Brian Lowry‘s 5.27 Variety piece about old franchises refusing to die (Indy, Rocky, Rambo, John McLane) says that in “this latest flurry of comebacks, all these heroes can still party (and punch) like it’s 1989.”
But he’s doing a disservice, I feel, to Sylvester Stallone‘s recent Rambo flick since it’s the only aging action-hero franchise to deliver a truly fresh charge. The genius of this sleazy Southeast Asian actioner was to reinvent and reinvigorate an old formula by submitting to a kind of deranged self-parody. The key is that it was so unabashedly nutso — to me it was only a couple of steps removed from being an outright comedy — that it didn’t feel like a here-we-go-againer.

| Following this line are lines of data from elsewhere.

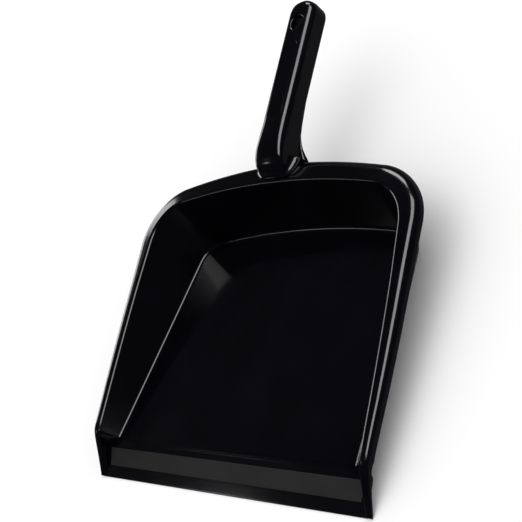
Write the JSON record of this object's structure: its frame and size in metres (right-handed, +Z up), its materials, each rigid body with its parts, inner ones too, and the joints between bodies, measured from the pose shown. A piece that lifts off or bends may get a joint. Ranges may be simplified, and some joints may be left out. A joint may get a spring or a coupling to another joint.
{
  "type": "dust pan",
  "caption": "Open-fronted moulded dust pan with a turned-over rim, a ramped lip and a raised handle with a hanging hole.",
  "frame": {"origin": "middle of the object's footprint, on the ground", "axes": "+X to the user's right, +Y from the lip towards the handle, +Z up"},
  "size_m": [0.3128, 0.406, 0.0934],
  "materials": {
    "moulding": "glossy moulded black",
    "lip": "glossy moulded black",
    "strip": "satin black",
    "grip": "glossy moulded black"
  },
  "bodies": {
    "root": {"pan_body": "moulding", "front_lip": "lip", "lip_strip": "strip", "handle": "grip"}
  },
  "joints": []
}
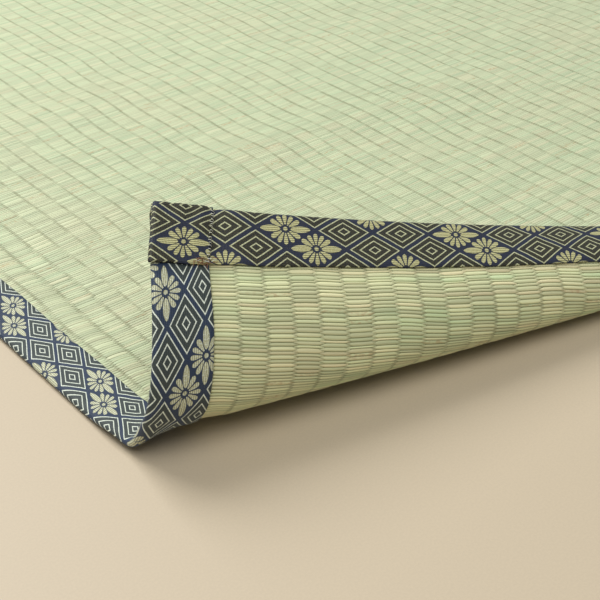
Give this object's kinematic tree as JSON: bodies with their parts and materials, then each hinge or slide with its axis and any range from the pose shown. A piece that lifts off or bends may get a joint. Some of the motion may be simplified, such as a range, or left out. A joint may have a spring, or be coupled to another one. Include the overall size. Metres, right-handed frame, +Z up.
{
  "type": "rush grass carpet",
  "caption": "Flat woven rush floor carpet with a patterned cloth tape around its edges, lying on a floor with one corner turned up and over so that its underside shows.",
  "frame": {"origin": "on the floor under the middle of the carpet", "axes": "+X across the width, along the rushes; +Y along the length, along the warp threads; +Z up. The turned-up corner is at -X, -Y"},
  "size_m": [0.8726, 1.7405, 0.0987],
  "materials": {
    "rush": "woven dried rush, pale green to straw, slightly glossy stems",
    "tape": "matt navy brocade tape with a pale flower and diamond pattern"
  },
  "bodies": {
    "root": {"rush_panel": "rush", "long_tape_left": "tape", "long_tape_right": "tape", "short_tape_front": "tape", "short_tape_back": "tape"}
  },
  "joints": []
}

“It’s so relentlessly blunt, so absurdly violent in a ’70s exploitation vein, so visceral and depraved and elbow-deep in jungle blood & guts that I loved it,” I wrote on 1.27.08. “Rambo ‘works’ in its own deranged way. It’s like an ultra-violent half-time show at the Super Bowl. It’s shit, of course, but it’s fast, fun and agreeably grotesque.”
As Stallone said to a Scottish radio interviewer earlier this year, “What do you mean one of the most violent movies of all time? It is the most violent movie of all time!”